• [Data provided]:
---*---

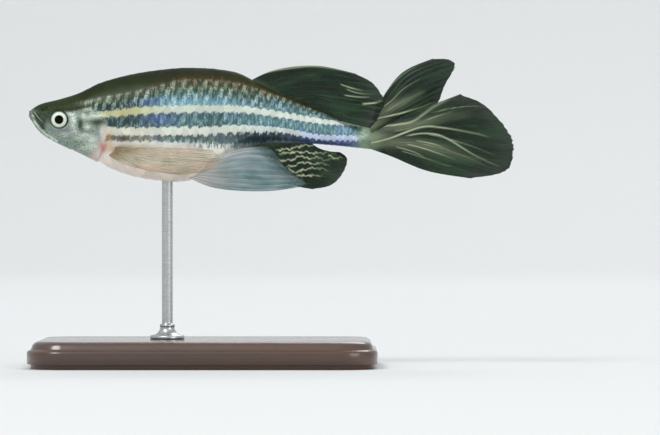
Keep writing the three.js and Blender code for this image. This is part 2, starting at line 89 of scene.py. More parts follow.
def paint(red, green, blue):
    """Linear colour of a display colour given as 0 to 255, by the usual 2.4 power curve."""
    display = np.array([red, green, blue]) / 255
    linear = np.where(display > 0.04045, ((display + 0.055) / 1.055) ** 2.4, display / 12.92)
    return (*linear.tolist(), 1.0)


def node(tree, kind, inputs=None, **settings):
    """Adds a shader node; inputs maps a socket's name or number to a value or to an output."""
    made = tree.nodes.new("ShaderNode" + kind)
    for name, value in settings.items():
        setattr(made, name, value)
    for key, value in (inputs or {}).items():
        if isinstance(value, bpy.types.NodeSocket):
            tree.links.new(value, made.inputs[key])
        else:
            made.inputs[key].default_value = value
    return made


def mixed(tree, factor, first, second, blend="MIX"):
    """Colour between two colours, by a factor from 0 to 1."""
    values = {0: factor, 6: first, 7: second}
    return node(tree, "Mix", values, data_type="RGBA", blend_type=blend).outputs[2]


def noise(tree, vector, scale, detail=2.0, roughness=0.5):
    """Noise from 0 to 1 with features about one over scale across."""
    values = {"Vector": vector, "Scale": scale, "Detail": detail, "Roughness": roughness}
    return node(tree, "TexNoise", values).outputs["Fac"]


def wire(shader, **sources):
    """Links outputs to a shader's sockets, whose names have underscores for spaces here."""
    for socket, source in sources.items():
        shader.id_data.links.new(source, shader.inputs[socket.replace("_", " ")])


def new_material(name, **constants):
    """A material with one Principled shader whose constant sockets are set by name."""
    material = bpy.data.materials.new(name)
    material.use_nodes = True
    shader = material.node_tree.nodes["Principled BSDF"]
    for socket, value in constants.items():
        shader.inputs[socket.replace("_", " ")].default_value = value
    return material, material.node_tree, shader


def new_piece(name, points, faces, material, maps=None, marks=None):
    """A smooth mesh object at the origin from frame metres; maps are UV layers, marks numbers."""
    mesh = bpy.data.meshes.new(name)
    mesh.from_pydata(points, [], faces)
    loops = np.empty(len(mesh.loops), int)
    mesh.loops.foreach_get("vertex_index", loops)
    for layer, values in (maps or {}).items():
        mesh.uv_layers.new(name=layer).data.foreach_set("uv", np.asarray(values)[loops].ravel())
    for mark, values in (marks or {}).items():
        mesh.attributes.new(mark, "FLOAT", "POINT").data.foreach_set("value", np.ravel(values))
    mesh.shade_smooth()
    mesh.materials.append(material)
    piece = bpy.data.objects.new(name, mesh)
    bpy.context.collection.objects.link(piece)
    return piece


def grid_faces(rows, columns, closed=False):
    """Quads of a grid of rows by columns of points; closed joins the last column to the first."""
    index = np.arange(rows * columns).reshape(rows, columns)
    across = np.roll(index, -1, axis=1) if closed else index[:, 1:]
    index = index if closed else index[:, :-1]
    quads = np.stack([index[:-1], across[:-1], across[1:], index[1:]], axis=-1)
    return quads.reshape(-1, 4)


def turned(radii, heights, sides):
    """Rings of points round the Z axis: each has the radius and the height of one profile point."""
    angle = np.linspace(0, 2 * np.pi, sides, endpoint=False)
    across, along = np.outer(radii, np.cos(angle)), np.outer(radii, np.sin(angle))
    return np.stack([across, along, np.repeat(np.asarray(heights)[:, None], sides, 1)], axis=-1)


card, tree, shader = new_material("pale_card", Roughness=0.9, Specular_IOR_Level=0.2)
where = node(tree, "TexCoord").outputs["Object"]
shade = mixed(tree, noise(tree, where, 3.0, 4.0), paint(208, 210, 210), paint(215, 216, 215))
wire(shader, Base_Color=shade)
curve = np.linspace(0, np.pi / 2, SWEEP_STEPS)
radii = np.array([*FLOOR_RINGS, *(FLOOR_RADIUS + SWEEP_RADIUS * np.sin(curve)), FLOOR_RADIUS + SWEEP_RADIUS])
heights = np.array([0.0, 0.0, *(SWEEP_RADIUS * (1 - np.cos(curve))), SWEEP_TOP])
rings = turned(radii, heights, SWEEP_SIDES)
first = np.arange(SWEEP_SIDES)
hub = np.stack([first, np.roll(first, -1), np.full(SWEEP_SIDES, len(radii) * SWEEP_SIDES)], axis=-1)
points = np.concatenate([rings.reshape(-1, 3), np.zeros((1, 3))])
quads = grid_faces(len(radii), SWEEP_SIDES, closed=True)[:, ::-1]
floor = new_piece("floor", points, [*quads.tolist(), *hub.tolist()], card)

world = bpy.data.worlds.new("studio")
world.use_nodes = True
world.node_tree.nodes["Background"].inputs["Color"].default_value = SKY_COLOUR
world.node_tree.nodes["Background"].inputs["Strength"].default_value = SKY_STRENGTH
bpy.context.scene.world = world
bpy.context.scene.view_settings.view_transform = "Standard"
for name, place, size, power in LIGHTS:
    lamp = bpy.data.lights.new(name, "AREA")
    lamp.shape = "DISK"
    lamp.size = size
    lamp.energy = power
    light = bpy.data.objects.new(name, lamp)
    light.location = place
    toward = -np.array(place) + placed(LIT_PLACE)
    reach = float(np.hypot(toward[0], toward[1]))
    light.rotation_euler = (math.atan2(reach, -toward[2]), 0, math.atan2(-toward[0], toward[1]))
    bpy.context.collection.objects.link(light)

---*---

• [The task]:
Without changing anything, quote the lines from the top of the data to the line that contains "return material, material.node_tree, shader", including that line.

• [Full output]:
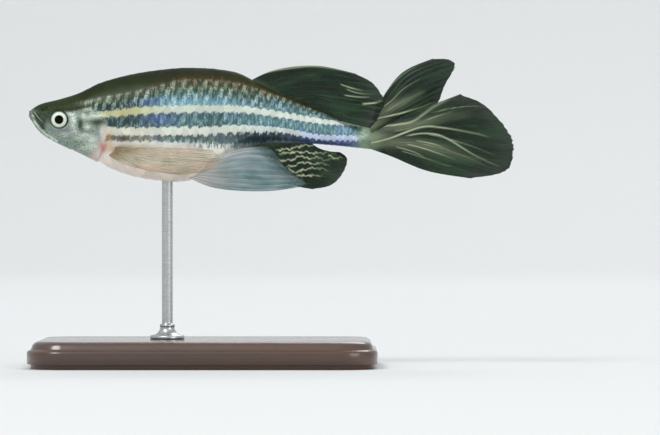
Keep writing the three.js and Blender code for this image. This is part 2, starting at line 89 of scene.py. More parts follow.
def paint(red, green, blue):
    """Linear colour of a display colour given as 0 to 255, by the usual 2.4 power curve."""
    display = np.array([red, green, blue]) / 255
    linear = np.where(display > 0.04045, ((display + 0.055) / 1.055) ** 2.4, display / 12.92)
    return (*linear.tolist(), 1.0)


def node(tree, kind, inputs=None, **settings):
    """Adds a shader node; inputs maps a socket's name or number to a value or to an output."""
    made = tree.nodes.new("ShaderNode" + kind)
    for name, value in settings.items():
        setattr(made, name, value)
    for key, value in (inputs or {}).items():
        if isinstance(value, bpy.types.NodeSocket):
            tree.links.new(value, made.inputs[key])
        else:
            made.inputs[key].default_value = value
    return made


def mixed(tree, factor, first, second, blend="MIX"):
    """Colour between two colours, by a factor from 0 to 1."""
    values = {0: factor, 6: first, 7: second}
    return node(tree, "Mix", values, data_type="RGBA", blend_type=blend).outputs[2]


def noise(tree, vector, scale, detail=2.0, roughness=0.5):
    """Noise from 0 to 1 with features about one over scale across."""
    values = {"Vector": vector, "Scale": scale, "Detail": detail, "Roughness": roughness}
    return node(tree, "TexNoise", values).outputs["Fac"]


def wire(shader, **sources):
    """Links outputs to a shader's sockets, whose names have underscores for spaces here."""
    for socket, source in sources.items():
        shader.id_data.links.new(source, shader.inputs[socket.replace("_", " ")])


def new_material(name, **constants):
    """A material with one Principled shader whose constant sockets are set by name."""
    material = bpy.data.materials.new(name)
    material.use_nodes = True
    shader = material.node_tree.nodes["Principled BSDF"]
    for socket, value in constants.items():
        shader.inputs[socket.replace("_", " ")].default_value = value
    return material, material.node_tree, shader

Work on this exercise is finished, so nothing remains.